At this point I started looking for alternatives for both my personal hosting and my employer’s hosting, eventually settling on Slicehost.
Ah, but the 1&1 story doesn’t end there. I started moving my personal stuff over to Slicehost, using GoDaddy as domain registrar. I had been using 1&1 to register my domains, since they are cheap and I was using them for hosting anyway. Well, it turns out that they don’t provide any ability at all to transfer domains away from 1&1.
In other words, when I initiate a domain transfer with GoDaddy, GoDaddy walks me through the process (selection, payment, entering the authorization code, etc) all the way to the point where the source registrar is supposed to let me finalize the transfer. The catch is, 1&1 doesn’t provide a method to do this. (Note that in this situation GoDaddy just waits five days and then completes the transfer anyway.)
Begin call to technical support.
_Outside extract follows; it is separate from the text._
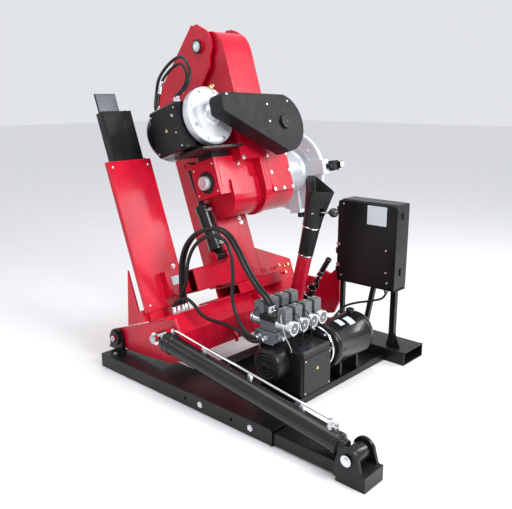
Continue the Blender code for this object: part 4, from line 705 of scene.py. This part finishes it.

I asked him to expedite the domain name transfer to GoDaddy, because as soon as the transfers were complete I was going to close my 1&1 account, and every day they delayed meant I’d get one day less in my prorated refund. He told me this was not possible to do manually, and that their system would automatically complete the transfer in five days. (Five days… sound familiar?) I told him that it is indeed possible, because their system allows instantaneous domain transfers between 1&1 customers, just not for transfers away from 1&1. He didn’t believe me.
Then I asked him to explain to me why the 1&1 Control Panel claims that if you unlock a domain, the transfer will be completed automatically and immediately. Five days is hardly immediate! He said that a transfer requires manual approval before it can be completed.
So now he’s told me two contradictory things; first, that there is no way to expedite the process because it is done automatically by their system, and second, that all transfers require manual approval. I asked him to reconcile this contradiction; he said it’s done automatically.
Alright. I asked him to transfer me to a supervisor who could get ahold of someone who could manually expedite the domain transfer. He put me on hold for five minutes or so, then came back and told me that his supervisor said there is no way to do what I want.
Basically they held my domains hostage for five days, preventing me from closing my 1&1 account and reducing the prorated refund I would receive from them. It felt manipulative and shady.
I must strongly recommend against 1&1, not only for their poor business practices but for their flat-out terrible technical support. Go anywhere else – just avoid 1&1 like the plague.